Why do study routines fail after a few days?
Study routines often fail because they are too ambitious,
too vague, or too dependent on motivation. A learner may plan long sessions
without deciding what to do inside each session. A better routine starts small,
defines specific tasks, includes review, and provides a restart rule for missed
days.
What should I do if I miss a study session?
Do not restart the entire plan. Use a recovery block. A
15-minute restart session can help you review the last topic, identify the next
action, and continue. Missing one session should not become a reason to abandon
the routine. A maintainable routine expects interruptions.
How can online learning platforms help with study routines?
Online learning platforms can support routines by organizing
lessons into clear paths, providing short modules, tracking progress, offering
quizzes, and reminding learners what to do next. The platform does not replace
learner effort, but it can reduce confusion and make consistent study behavior
easier to repeat.
Conclusion
A maintainable study routine is not built from pressure. It
is built from clarity, repetition, feedback, and flexibility.

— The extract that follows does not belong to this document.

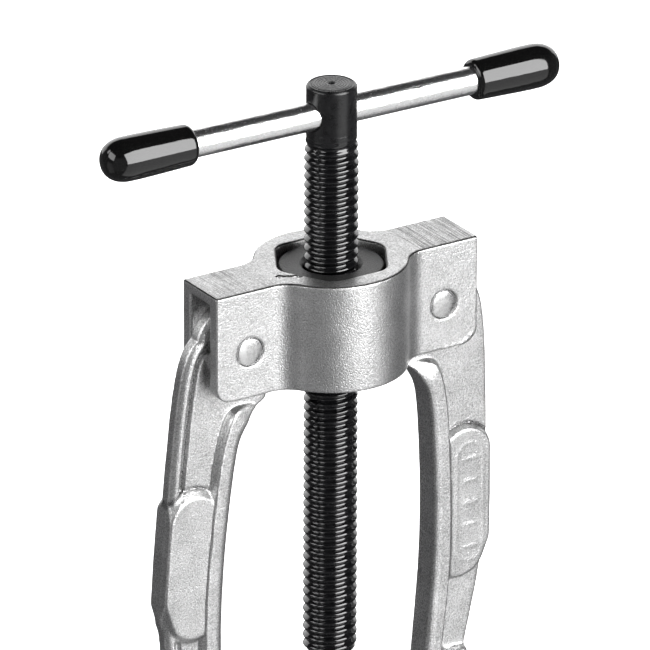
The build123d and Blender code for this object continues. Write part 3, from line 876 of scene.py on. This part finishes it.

For students, this means replacing vague intentions with
specific study blocks. For adult learners, it means designing a routine that
respects limited time and changing energy. For educators and learning
providers, it means creating learning experiences that guide learners through
content, practice, review, and application instead of simply giving them access
to information.
The strongest routines are not the most intense. They are
the ones learners can return to after a busy day, a missed session, or a
difficult topic. They help learners know what to study, how to study, when to
review, and how to continue.
In a digital learning environment, this is where thoughtful
platform design matters. Clear learning paths, microlearning units, mobile
access, progress tracking, and practice activities can make study routines
easier to maintain. The routine still belongs to the learner, but the learning
system can make consistency more achievable.